In NEMS devices, silicon's mechanical properties allow it to act as both a structural material and a medium for electrical signal processing.
Wet etching techniques involve chemical solutions that remove silicon material, while dry etching uses plasma to achieve precision in patterning.
Silicon can be doped with elements like phosphorus or boron to modify its electrical properties, enhancing its effectiveness as a semiconductor.
The discovery of silicon's semiconductor properties in the mid-20th century revolutionized electronics, paving the way for modern computing and communication technologies.
Review Questions
How do the properties of silicon contribute to the functionality of NEMS devices?
Silicon's unique combination of mechanical strength and semiconductor properties makes it ideal for NEMS devices. It allows these systems to efficiently convert electrical signals into mechanical motion and vice versa. This is crucial for applications such as sensors and actuators where precise control is required. The ability to integrate silicon into tiny structures enables advanced functionalities that are essential for miniaturized electronic systems.
Discuss how wet and dry etching techniques differ in their application to silicon during the fabrication process.
Wet etching techniques involve using liquid chemicals that selectively remove silicon material, often leading to isotropic etching which can affect the overall shape of features.
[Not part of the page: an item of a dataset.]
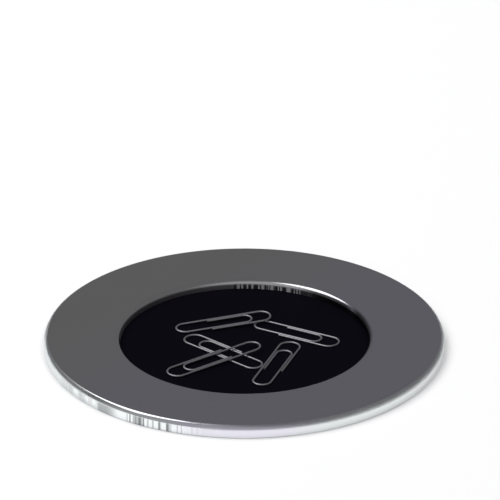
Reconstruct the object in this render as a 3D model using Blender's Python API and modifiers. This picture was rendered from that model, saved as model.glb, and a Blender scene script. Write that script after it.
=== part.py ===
"""Round magnetic dish for pins and clips: a metal rim around a shallow well, a magnet stack under the
floor, a soft pad to stand on, and wire clips lying in the well. Metres, +Z up, standing on Z = 0."""

import math

import bmesh
import bpy
from mathutils import Matrix

MM = 0.001

# Rim: radii and heights in millimetres from the dish's axis and the table.
RIM_RADIUS = 64.5
RIM_TOP = 4.3
EDGE_ROUND = 1.6  # top edge of the well
RIM_ROUND = 2.1  # top edge of the outer wall, which meets the flat top at a crease
CREASE_DEG = 30.0
FOOT_ROUND = 0.3  # outer wall's lower edge
SKIRT_BOTTOM = 0.08
SKIRT_INNER_RADIUS = 61.0
CHANNEL_CEILING = 2.4
LAND_OUTER_RADIUS = 46.0
LAND_BOTTOM = 1.22
RABBET_RADIUS = 42.0
LIP_BOTTOM = 1.42
WELL_RADIUS = 40.0
RIM_STEPS = 128
ROUND_STEPS = 5
FOOT_STEPS = 3
FLAT_STEPS = 96  # for the discs and plates under the well

# Stack under the well, from the floor down. Faces that touch are REST_GAP apart.
REST_GAP = 0.02
FLOOR_RADIUS = 41.9
FLOOR_TOP = 1.40
FLOOR_BOTTOM = 1.14
CARRIER_RADIUS = 41.8
CARRIER_TOP = 1.12
CARRIER_BOTTOM = 0.60
MAGNET_RADIUS = 5.0
MAGNET_CHAMFER = 0.1
MAGNET_TOP = 1.10
MAGNET_RING_RADIUS = 24.0
MAGNETS_IN_RING = 6
POCKET_RADIUS = 5.15
POCKET_SIDES = 36

# Base plate: a flat centre that steps up to a flange under the rim's land and bosses.
PLATE_THICKNESS = 0.30
PLATE_BOTTOM = 0.28
PLATE_CENTRE_RADIUS = 43.2
PLATE_STEP_RUN = 0.6
PLATE_WALL = 0.3
FLANGE_BOTTOM = 0.90
PLATE_RADIUS = 60.6

# Anti-slip pad under the flange.
PAD_TOP = 0.88
PAD_INNER_RADIUS = 44.9
PAD_OUTER_RADIUS = 60.2
PAD_CHAMFER = 0.3

# Screws, their holes and the rim's bosses.
SCREWS = 4
SCREW_RING_RADIUS = 53.5
FIRST_SCREW_DEG = 45.0
SHANK_RADIUS = 0.98
SHANK_TOP = 3.10
SHANK_CHAMFER = 0.23
HEAD_RADIUS = 1.8
HEAD_BOTTOM = 0.42
HEAD_CHAMFER = 0.2
RECESS_LENGTH = 2.0
RECESS_WIDTH = 0.42
RECESS_DEPTH = 0.22
TAPPED_RADIUS = 1.03
TAPPED_TOP = 3.3
BOSS_RADIUS = 2.8
PLATE_HOLE_RADIUS = 1.12
PAD_HOLE_RADIUS = 2.2
HOLE_SIDES = 32
SEAM_MERGE = 0.005  # a turned mesh closes on itself within this
CUT_PAST = 0.5  # how far a cutter runs past the face it opens

# Wire clip, flat on its side: two outer bends and an inner one.
WIRE_RADIUS = 0.34
CLIP_WIDTH = 7.42
WIRE_PITCH = 0.84  # between the centres of the two wires that lie side by side
INNER_BEND_INSET = 6.3
WIRE_END_SHARE = 0.65  # of the length, from the wide bend to each end of the wire
BEND_STEPS = 12

# Name: centre X, centre Y, heading of the wide bend in degrees, length, lift of the wide and narrow end.
CLIPS = {
    "clip_1": (-6.7, 14.1, 17.0, 32.0, 0.9, 0.0),
    "clip_2": (16.8, 6.7, -28.5, 30.9, 0.0, 0.0),
    "clip_3": (-9.9, -12.5, -145.5, 35.2, 0.0, 1.3),
    "clip_4": (-6.6, -6.0, 137.8, 32.6, 0.0, 0.0),
    "clip_5": (10.4, -14.7, 71.0, 32.7, 0.0, 0.0),
}

# Name: base colour, metallic, roughness.
FINISHES = {
    "satin_metal": ((0.12, 0.12, 0.13, 1.0), 1.0, 0.35),
    "floor_black": ((0.004, 0.004, 0.006, 1.0), 0.0, 0.4),
    "carrier_plastic": ((0.02, 0.02, 0.02, 1.0), 0.0, 0.6),
    "magnet_nickel": ((0.62, 0.60, 0.56, 1.0), 1.0, 0.25),
    "plate_steel": ((0.42, 0.43, 0.45, 1.0), 1.0, 0.4),
    "screw_steel": ((0.35, 0.35, 0.36, 1.0), 1.0, 0.3),
    "pad_rubber": ((0.03, 0.03, 0.03, 1.0), 0.0, 0.9),
    "clip_wire": ((0.60, 0.60, 0.62, 1.0), 1.0, 0.3),
}


def clear_scene():
    for obj in list(bpy.data.objects):
        bpy.data.objects.remove(obj)


def new_collection(name):
    made = bpy.data.collections.new(name)
    bpy.context.scene.collection.children.link(made)
    return made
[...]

In contrast, dry etching uses gases or plasmas, providing more precise control over etch depth and directionality, allowing for anisotropic etching. This distinction is critical when fabricating nanoscale patterns, where precision can significantly impact device performance and reliability.
Evaluate the impact of silicon doping on its electronic properties and how this plays a role in modern semiconductor technology.
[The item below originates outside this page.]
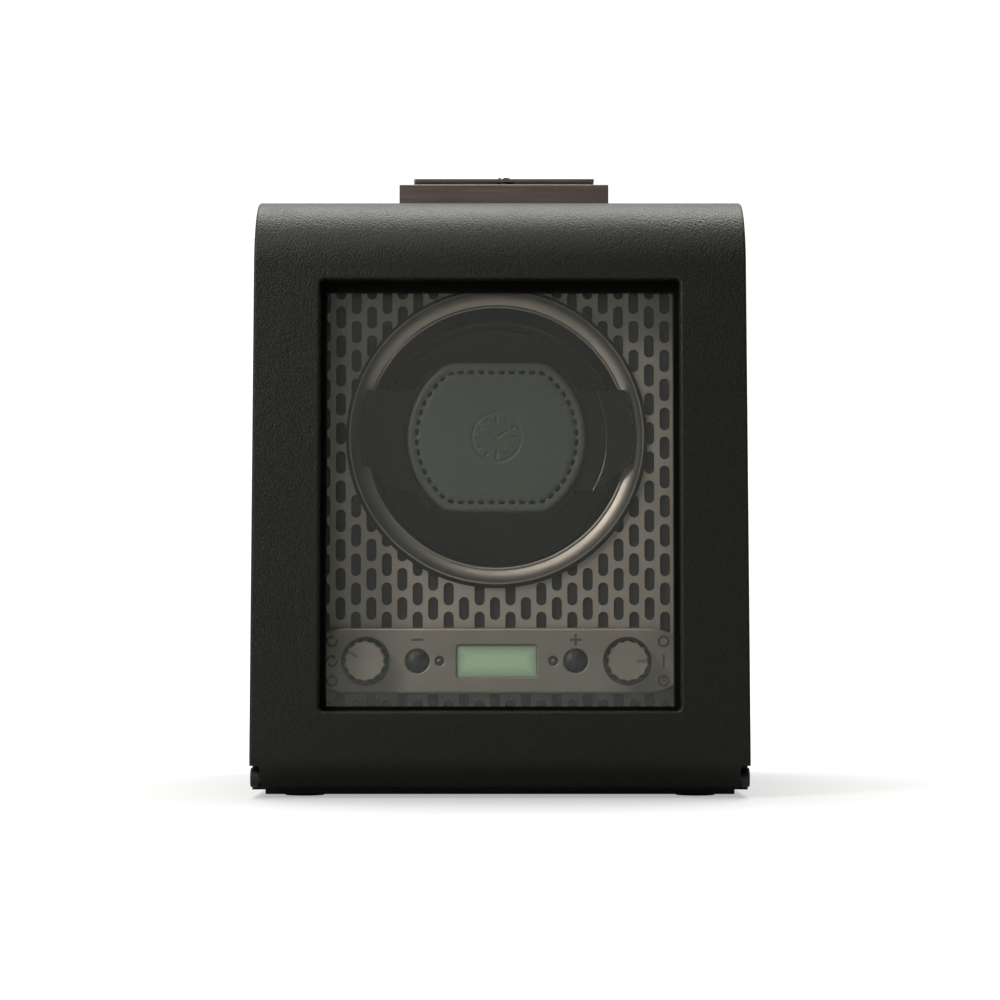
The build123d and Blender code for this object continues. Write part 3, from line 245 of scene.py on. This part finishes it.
def moulded(name, color, roughness, texture=0.3, size=0.45 * MM, mottle=1.0, **sockets):
    """Moulded plastic or rubber with a fine texture; mottle scales how much its gloss varies."""
    made, tree, shader = material(name, color, roughness, **sockets)
    fine = noise(tree, 1 / size, 3.0)
    cloud = noise(tree, 40.0, 2.0)
    shades(tree, shader, cloud, tint(color, 0.88), tint(color, 1.1))
    tree.links.new(
        spread(tree, fine, roughness - 0.04 * mottle, roughness + 0.06 * mottle),
        shader.inputs["Roughness"],
    )
    bumps(tree, shader, [(cloud, 0.05, 0.3 * MM), (fine, texture, 0.05 * MM)])
    return made


def pile(name, color, sheen=0.25, shine=0.5):
    """Short-napped suede cloth."""
    made, tree, shader = material(name, color, 0.95, Sheen_Weight=sheen, Specular_IOR_Level=shine)
    nap = noise(tree, 2600.0, 4.0, rough=0.7)
    drift = noise(tree, 60.0, 3.0)
    shades(tree, shader, drift, tint(color, 0.75), tint(color, 1.3))
    bumps(tree, shader, [(drift, 0.2, 0.4 * MM), (nap, 0.7, 0.12 * MM)])
    return made


def wood(name, pale, dark):
    made, tree, shader = material(name, pale, 0.65)
    place = own_coordinates(tree, (260.0, 260.0, 14.0))
    grain = noise(tree, 1.0, 5.0, place, rough=0.6)
    shades(tree, shader, grain, dark, pale)
    bumps(tree, shader, [(grain, 0.3, 0.15 * MM)])
    return made


def circuit(name):
    made, tree, shader = material(name, (0.02, 0.12, 0.05), 0.35, Coat_Weight=0.3)
    tracks = node(
        tree, "ShaderNodeTexVoronoi",
        {"Vector": own_coordinates(tree, (1.0, 0.0, 1.0)), "Scale": 420.0, "Randomness": 0.35},
        distance="CHEBYCHEV", feature="DISTANCE_TO_EDGE",
    ).outputs["Distance"]
    shades(tree, shader, tracks, (0.05, 0.24, 0.09), (0.015, 0.1, 0.04), 0.06, 0.1)
    bumps(tree, shader, [(tracks, 0.3, 0.04 * MM)])
    return made


# A faint diffuse film, in place of the veil of reflections that a real pane shows.
GLASS_REFLECTION_FILM = 0.0165


def pane(name):
    """Thin clear glass: a faint diffuse film gives it a painted reflection, and it mirrors more
    towards grazing angles.
    """
    made = bpy.data.materials.new(name)
    made.use_nodes = True
    tree = made.node_tree
    tree.nodes.remove(tree.nodes["Principled BSDF"])
    facing = node(tree, "ShaderNodeLayerWeight", {"Blend": 0.5}).outputs["Facing"]
    share = math_node(tree, "MULTIPLY_ADD", math_node(tree, "POWER", facing, 5.0), 0.9, 0.042)
    smears = spread(tree, noise(tree, 22.0, 4.0), 0.012, 0.045)
    clear = node(tree, "ShaderNodeBsdfTransparent", {"Color": (0.965, 0.975, 0.965, 1)}).outputs[0]
    film = node(tree, "ShaderNodeBsdfDiffuse", {"Color": (0.95, 1, 0.93, 1)}).outputs[0]
    # The diffuse film mixed in here is a painted reflection.
    with_reflection_film = node(tree, "ShaderNodeMixShader", {0: GLASS_REFLECTION_FILM, 1: clear, 2: film}).outputs[0]
    mirror = node(
        tree, "ShaderNodeBsdfGlossy", {"Roughness": smears, "Color": (1, 1, 1, 1)}
    ).outputs[0]
    mixed = node(tree, "ShaderNodeMixShader", {0: share, 1: with_reflection_film, 2: mirror}).outputs[0]
    tree.links.new(mixed, tree.nodes["Material Output"].inputs["Surface"])
    return made


def display(name, low, high):
    """Unlit liquid-crystal display: a pale green reflector with painted shade that darkens it
    towards its edges.
    """
    made, tree, shader = material(name, (0.3, 0.4, 0.3), 0.25, Coat_Weight=0.6, Coat_Roughness=0.05)
    split = node(tree, "ShaderNodeSeparateXYZ", {0: own_coordinates(tree)})
    nearest = None
    for axis in ("X", "Z"):
        span = {"X": (low.x, high.x), "Z": (low.z, high.z)}[axis]
        for end, sign in ((span[0], 1), (span[1], -1)):
            away = math_node(tree, "SUBTRACT", split.outputs[axis], end)
            away = math_node(tree, "MULTIPLY", away, sign)
            nearest = away if nearest is None else math_node(tree, "MINIMUM", nearest, away)
    # Painted shade: the colour darkens within a few millimetres of the display's edges.
    depth = spread(tree, nearest, 0.0, 1.0, 2.6 * MM, 6.2 * MM)
    shades(tree, shader, depth, (0.26, 0.35, 0.25), (0.41, 0.58, 0.39), 0.0, 1.0)
    weave = noise(tree, 1800.0, 2.0)
    bumps(tree, shader, [(weave, 0.08, 0.02 * MM)])
    return made


drum_low, drum_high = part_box("drum_bezel")
DRUM_X = (drum_low.x + drum_high.x) / 2
DRUM_Z = (drum_low.z + drum_high.z) / 2

LEATHER = leather("leather_black", (0.008, 0.0082, 0.0062), 0.62 * MM, 0.45, 1.0, 0.27)
CUFF_LEATHER = leather("leather_cuff", (0.06, 0.064, 0.055), 0.42 * MM, 0.55, 0.4, 0.35)
TAUPE = (0.345, 0.3, 0.265)
PLATE = satin_metal("plate_taupe", TAUPE, 0.42, 0.55)
FASCIA = satin_metal("fascia_taupe", tint(TAUPE, 0.77), 0.38, 0.55)
fascia_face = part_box("control_fascia")[0].y
# Painted shade on the floors of the marks cut into the fascia.
paint_groove_shade(FASCIA, fascia_face + 0.2 * MM, fascia_face + 0.5 * MM, 0.4)
KNOB = satin_metal("knob_taupe", tint(TAUPE, 0.86), 0.36, 0.6)
knob_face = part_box("mode_knob")[0].y
# Painted shade on the floor of the knob's pointer groove.
paint_groove_shade(KNOB, knob_face + 0.4 * MM, knob_face + 0.6 * MM, 0.6)
# Painted shade: the knob's flange, behind the knob, is darkened nearly to black where the shade
# round the knob falls.
paint_groove_shade(KNOB, knob_face + 7.0 * MM, knob_face + 7.5 * MM, 0.03)
GUNMETAL = satin_metal("latch_gunmetal", (0.165, 0.135, 0.117), 0.38, 0.75, (40.0, 2600.0, 2600.0))
BEZEL = turned_metal("bezel_satin", (0.295, 0.256, 0.232), 0.46, DRUM_X, DRUM_Z)
STEEL = satin_metal("steel", (0.52, 0.51, 0.5), 0.25)
BRASS = satin_metal("brass", (0.62, 0.45, 0.2), 0.3)
HINGE = satin_metal("hinge_black", (0.02, 0.02, 0.02), 0.45, 0.4)
BLACK_GLOSS = moulded("plastic_black_satin", (0.005, 0.005, 0.0048), 0.2, 0.004, 0.9 * MM, 0.1)
BLACK_CUP = moulded("plastic_black_cup", (0.009, 0.009, 0.0088), 0.4, 0.12, 0.6 * MM)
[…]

Doping silicon with elements such as phosphorus or boron significantly alters its electronic properties by increasing its carrier concentration. This ability to tailor conductivity is fundamental in creating p-type and n-type semiconductors, which are essential for building integrated circuits. The careful control of doping levels allows engineers to design complex electronic systems that form the backbone of modern technology, influencing everything from microprocessors to memory chips.
Related terms
Semiconductor: Materials that have electrical conductivity between that of a conductor and an insulator, commonly used in electronic devices due to their ability to control electrical current.
Etching: A process used in manufacturing to remove layers from the surface of a material, typically used to create intricate patterns or designs on semiconductor wafers.
Silicon Wafer: A thin slice of silicon crystal used as a substrate for microelectronics, serving as the foundational material for the fabrication of various electronic components.